Good results are indicated by these recommended values:
If the results are good, proceed to Operational test 7 - Check ability to read from the IBM Virtual Shared Disk.
Error results are indicated by values less than the recommended ones. This may adversely affect performance and cause timeouts. To change these network options, issue the commands:
/usr/sbin/no -o thewall=65536
and
/usr/sbin/no -o ipqmaxlen=1024
This test determines if we can read from the IBM Virtual Shared Disk, both locally and remotely. Issue this command both locally on the IBM Virtual Shared Disk server, and remotely on another node:
dd if=/dev/r{vsdname} of=/dev/null bs=4k count=1
Good results are indicated by the following output:
1+0 records in. 1+0 records out.
Error results are indicated if the command hangs, which may be for up to 15 minutes.
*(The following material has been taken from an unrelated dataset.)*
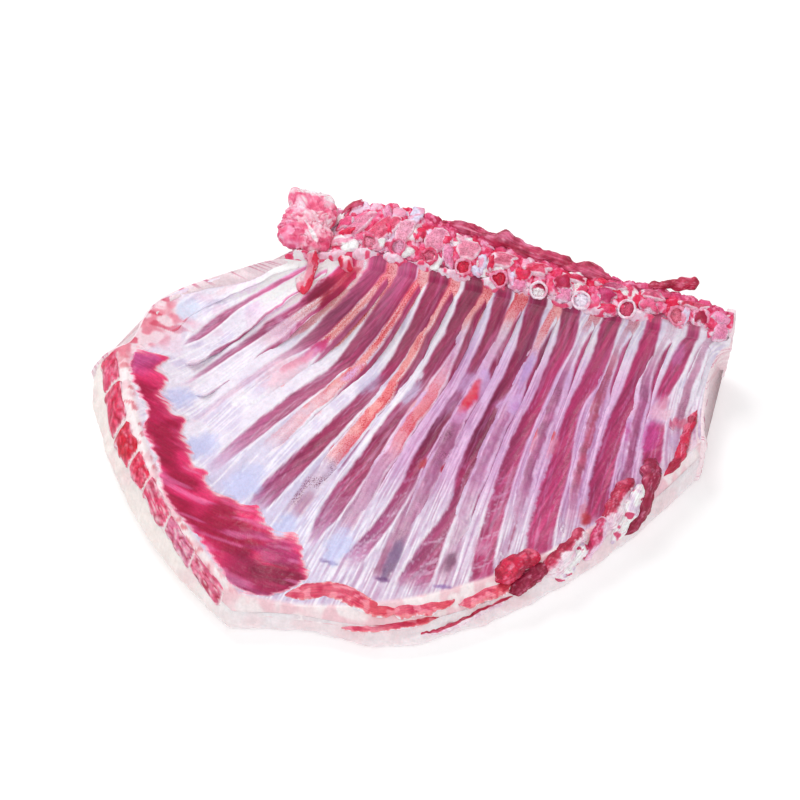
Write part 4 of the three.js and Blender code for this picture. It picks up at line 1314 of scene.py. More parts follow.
# %% Chunks: a skin broken into domes of many sizes
CHUNK_ACROSS, CHUNK_ALONG = 11.0, 11.5
CHUNK_COLOURS = paint((236, 170, 188), (222, 112, 144), (206, 40, 76), (248, 226, 232),
                      (228, 206, 226), (216, 78, 112))
CHUNK_SHARES = [0.2, 0.24, 0.18, 0.14, 0.06, 0.18]


def chunks_of(xy, seed=60):
    """The dome height, 0 in the creases to 1, and the number of the chunk each point lies in."""
    chance = np.random.default_rng(seed)
    x, y = xy[..., 0], xy[..., 1]
    columns = np.arange(x.min() - 10, x.max() + 10, CHUNK_ACROSS)
    rows = np.arange(y.min() - 10, y.max() + 10, CHUNK_ALONG)
    centres = np.array([(a, b) for a in columns for b in rows])
    centres = centres + chance.uniform(-4.4, 4.4, centres.shape)
    sizes = chance.uniform(0.75, 1.35, len(centres))
    wx = x + 1.8 * lumpy(xy, 5, 61)
    wy = y + 1.8 * rough(x / 5, y / 5, 5.0, seed=61)
    nearest, second = np.full(x.shape, 99.0), np.full(x.shape, 99.0)
    which = np.zeros(x.shape, int)
    for number, ((a, b), size) in enumerate(zip(centres, sizes)):
        away = np.hypot(wx - a, wy - b) / size
        closer = away < nearest
        second = np.where(closer, nearest, np.minimum(second, away))
        which = np.where(closer, number, which)
        nearest = np.where(closer, away, nearest)
    return np.clip((second - nearest) / 5.5, 0, 1) ** 0.6, which


def chunk_colours(which, seed=62):
    picks = np.random.default_rng(seed).choice(len(CHUNK_COLOURS), which.max() + 1, p=CHUNK_SHARES)
    return CHUNK_COLOURS[picks[which]]


# %% Fat and trimmings on the ridge
RIDGE_COLUMNS = 640
LIP_ROWS = 24
TOP_ROWS = 74
BACK_ROWS = 14
LIP_RETREAT = [[0.5, 0], [1.6, 0.5], [2.4, 4], [3.4, 7.5], [4.2, 7], [5.2, 6], [6, 5], [7.3, 4.5], [8.5, 4],
               [9.6, 2.5], [10.8, 3.5], [12, 5], [13, 3]]


def pitch(place):
    """Millimetres between two ribs on the backbone."""
    return RIB_PITCH + 2 * PITCH_GROWTH * (place - 1)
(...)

If the IBM Virtual Shared Disk is accessible locally but not remotely, there may be a virtual shared disk sequence number problem or a routing problem. Proceed to Operational test 8 - Check that the client and server nodes have routes to each other to check the device driver routing tables.
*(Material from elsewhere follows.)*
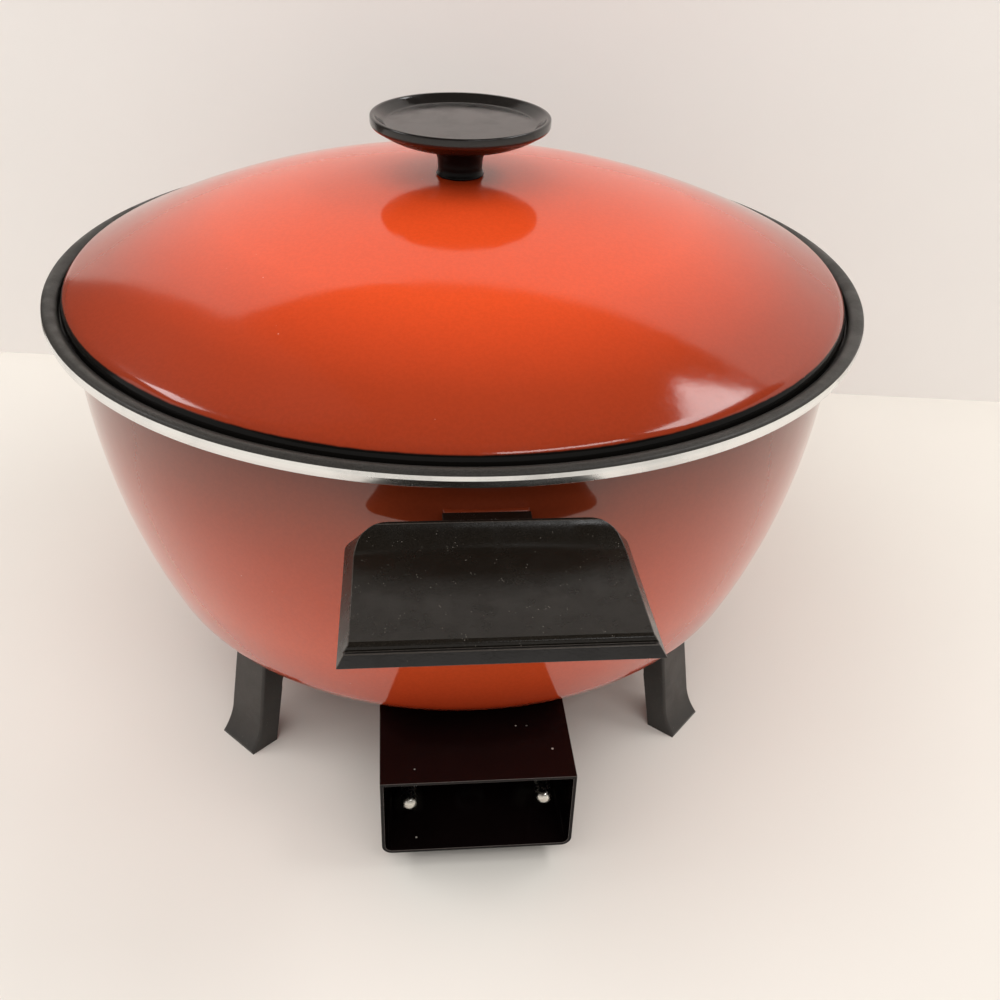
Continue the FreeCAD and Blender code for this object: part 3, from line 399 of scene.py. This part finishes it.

If the virtual shared disk is not locally accessible, issue the dd command from page *** to the local logical volume. If the dd command fails, pursue the problem as a potential AIX Logical Volume Manager problem.
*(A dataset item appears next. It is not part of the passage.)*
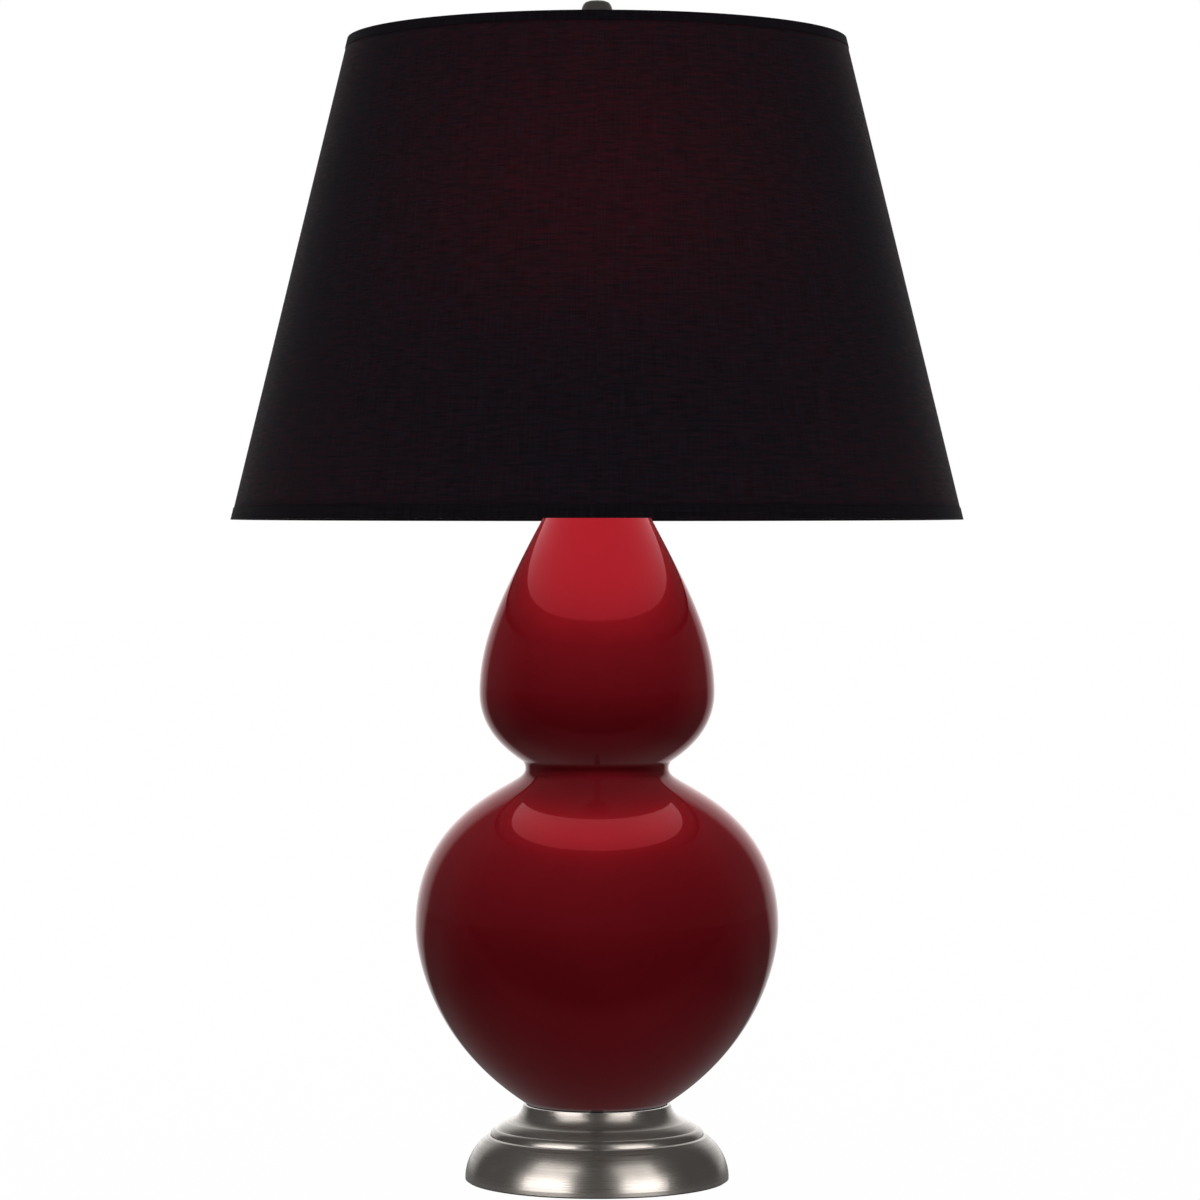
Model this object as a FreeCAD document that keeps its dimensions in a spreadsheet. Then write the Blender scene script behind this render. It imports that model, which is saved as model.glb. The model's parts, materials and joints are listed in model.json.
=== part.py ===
import FreeCAD, Part
import math
import os
import re

import Sketcher

# A table lamp: a glazed ceramic double gourd on a spun metal base, a threaded rod that clamps the
# stack, a keyed socket with its bulb, a harp, and a tapered hardback shade held by a finial.
# Millimetres, +Z up, X to the right and -Y to the front. The origin is the middle of the base's
# underside. A place is a pair of formulas, (radius, height) or (x, y), in the names below.

SIZES = {
    # fits shared by the whole lamp
    "rest_gap": 0.3,            # between a moving piece and what it rests on
    "turning_gap": 0.3,         # round a shaft that turns or a sleeve that slides
    "thread_gap": 0.1,          # round the threaded rod
    "glue_gap": 0.1,            # between the layers of the shade

    # base
    "felt_thickness": 1.0,
    "felt_inset": 1.5,
    "base_height": 49.5,
    "base_radius": 87.9,
    "base_sheet": 1.2,
    "rim_height": 2.5,
    "ogee_step": 14.7,
    "ogee_height": 28.4,
    "ogee_bulge": 3.4,
    "bead_step": 16.7,
    "bead_height": 28.9,
    "bead_bulge": 1.2,
    "crease_step": 20.9,
    "crease_height": 33.7,
    "roll_bulge": 0.4,
    "cove_step": 28.1,
    "cove_height": 38.3,
    "cove_bulge": 2.3,
    "collar_radius": 49.0,
    "weight_gap": 8.7,
    "weight_height": 17.0,
    "weight_hub_radius": 15.0,
    "recess_radius": 17.0,
    "recess_depth": 13.0,
    "inlet_height": 10.0,
    "bushing_neck_radius": 4.5,
    "bushing_flange_radius": 6.4,
    "bushing_flange": 1.6,
    "bushing_flange_bulge": 0.32,
    "bushing_length": 10.0,
    "cord_bore_radius": 3.1,
    "cord_channel_height": 8.0,

    # rod and its lower nut
    "rod_radius": 4.85,
    "rod_bore_radius": 3.2,
    "rod_tail": 2.5,
    "nut_flats": 16.0,
    "nut_height": 5.0,
    "washer_radius": 14.0,
    "washer_thickness": 1.5,

    # gourd
    "gasket_thickness": 0.8,
    "gasket_width": 9.0,
    "gourd_height": 428.7,
    "gourd_wall": 6.5,
    "rod_hole_radius": 6.5,
    "foot_radius": 47.2,
    "foot_angle": 57.0,
    "foot_handle": 77.4,
    "belly_radius": 121.3,
    "belly_height": 119.3,
    "belly_handle_below": 18.7,
    "belly_handle_above": 73.4,
    "waist_radius": 48.0,
    "waist_height": 223.6,
    "waist_round": 5.9,
    "waist_angle_below": 42.0,
    "waist_angle_above": 56.0,
    "waist_handle_below": 11.9,
    "waist_handle_above": 16.6,
    "crown_radius": 78.75,
    "crown_height": 274.5,
    "crown_handle_below": 22.7,
    "crown_handle_above": 55.9,
    "neck_radius": 17.9,
    "neck_angle": 21.2,
    "neck_handle": 54.75,

    # cap and spacer on the neck
    "cap_overhang": 3.1,
    "cap_skirt_depth": 3.0,
    "cap_skirt_wall": 1.2,
    "cap_rim": 2.0,
    "cap_height": 9.0,
    "cap_dome_bulge": 1.6,
    "spacer_radius": 7.0,
    "spacer_length": 24.7,

    # socket
    "socket_collar_radius": 7.4,
    "socket_collar_height": 7.0,
    "socket_sheet": 0.8,
    "socket_radius": 17.6,
    "socket_cap_height": 26.0,
    "socket_dome_height": 16.0,
    "socket_dome_bulge": 1.5,
    "socket_shell_sheet": 0.6,
    "socket_shell_height": 52.0,
    "socket_lip": 0.8,
    "liner_thickness": 0.6,
    "core_height": 24.0,
    "core_flat_depth": 2.8,
    "screw_shell_radius": 13.9,
    "screw_shell_sheet": 0.4,
    "screw_shell_height": 26.0,
    "eyelet_radius": 5.0,
    "eyelet_height": 2.6,
    "eyelet_sheet": 0.6,
    "eyelet_post": 0.8,
    "terminal_head_radius": 3.2,
    "terminal_shank_radius": 1.6,
    "terminal_head": 2.0,
    "terminal_shank": 3.0,

    # switch key
    "key_height": 32.0,
    "key_spindle_radius": 1.6,
    "key_spindle_depth": 7.0,
    "key_standoff": 2.0,
    "key_radius": 5.5,
    "key_length": 15.0,
    "key_neck_radius": 3.2,
    "key_neck_length": 4.0,
    "key_flute_radius": 0.9,
    "key_flutes": 12,
    "key_hold": 6.0,

    # bulb
    "bulb_radius": 30.0,
    "bulb_length": 108.0,
    "bulb_glass": 1.0,
    "bulb_neck_radius": 13.4,
    "bulb_neck_handle": 20.0,
    "bulb_rim_step": 1.0,
    "bulb_base_radius": 13.2,
    "bulb_base_sheet": 0.6,
    "bulb_base_foot": 5.0,
    "bulb_base_length": 22.0,
    "bulb_contact_radius": 4.6,
    "bulb_contact_height": 1.5,
    "bulb_neck_insert": 6.0,
    "stem_radius": 3.0,
    "stem_height": 34.0,
    "stem_flare": 8.0,
    "stem_flare_bulge": 1.0,
    "filament_wire_radius": 0.4,
    "filament_half_width": 2.2,
    "filament_rise": 16.0,
    "filament_bend": 1.2,

    # harp, its saddle and ferrules
    "saddle_thickness": 1.6,
    "saddle_width": 14.0,
    "saddle_bend": 4.0,
    "leg_spacing": 60.0,
    "saddle_shoulder": 12.0,
    "tab_width": 4.6,
    "tab_height": 8.0,
    "harp_wire_radius": 1.8,
    "harp_height": 208.6,
    "harp_width": 116.0,
    "harp_leg": 24.0,
    "harp_sweep_radius": 60.0,
    "harp_shoulder_radius": 45.0,
    "harp_eye_radius": 9.0,
    "harp_eye_thickness": 3.0,
    "ferrule_length": 15.0,
    "ferrule_radius": 4.2,
    "ferrule_lip": 0.5,

    # swivel stud on top of the harp
    "stud_radius": 3.1,
    "stud_length": 12.0,
    "stud_shank_radius": 2.3,
    "stud_head_radius": 4.2,
    "stud_head": 1.6,
    "stud_flange_radius": 11.0,
    "stud_flange": 1.5,

    # shade
    "shade_bottom_radius": 244.0,
    "shade_top_radius": 166.5,
    "shade_height": 320.3,
    "shade_recess": 12.2,
    "fabric_thickness": 0.5,
    "backing_thickness": 0.5,
    "tape_thickness": 0.3,
    "hem_height": 8.0,
    "band_height": 6.5,
    "ring_wire_radius": 1.6,
    "spider_washer_radius": 12.7,
    "spider_washer_hole": 5.4,
    "spider_washer": 1.6,
    "spider_wire_radius": 1.5,
    "spider_run": 26.0,
    "spider_arms": 3,

    # finial
    "finial_height": 36.9,
    "finial_bore_depth": 13.0,
    "finial_foot_radius": 8.5,
    "finial_foot": 2.4,
    "finial_neck_radius": 4.9,
    "finial_neck_height": 14.0,
    "finial_neck_bulge": 2.6,
    "finial_disc_radius": 11.0,
    "finial_disc": 2.2,
    "finial_dome_height": 6.6,
    "finial_step": 0.35,
    "finial_step_bulge": 0.35,
    "finial_top_radius": 5.0,
    "finial_steps": 3,
    "finial_button_radius": 2.1,
    "finial_button_top": 1.05,
    "finial_button": 0.8,
    "finial_button_bulge": 0.2,
}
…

On both the client node (where an IBM Virtual Shared Disk cannot be read) and on the server node for that disk, issue this command:
/usr/lpp/csd/bin/lsvsd -i
The output is similar to the following:
node IP address 1 9.114.68.129 5 9.114.68.130 12 [KLAPI 11]
Good results are indicated if the output is the same on both the client and server nodes.
Error results are indicated if the output differs between the client and server nodes. A typical problem is missing entries. In this case, issue the command:
ha.vsd refresh
This refreshes the node information on all nodes where the IBM Recoverable Virtual Shared Disk subsystem is active.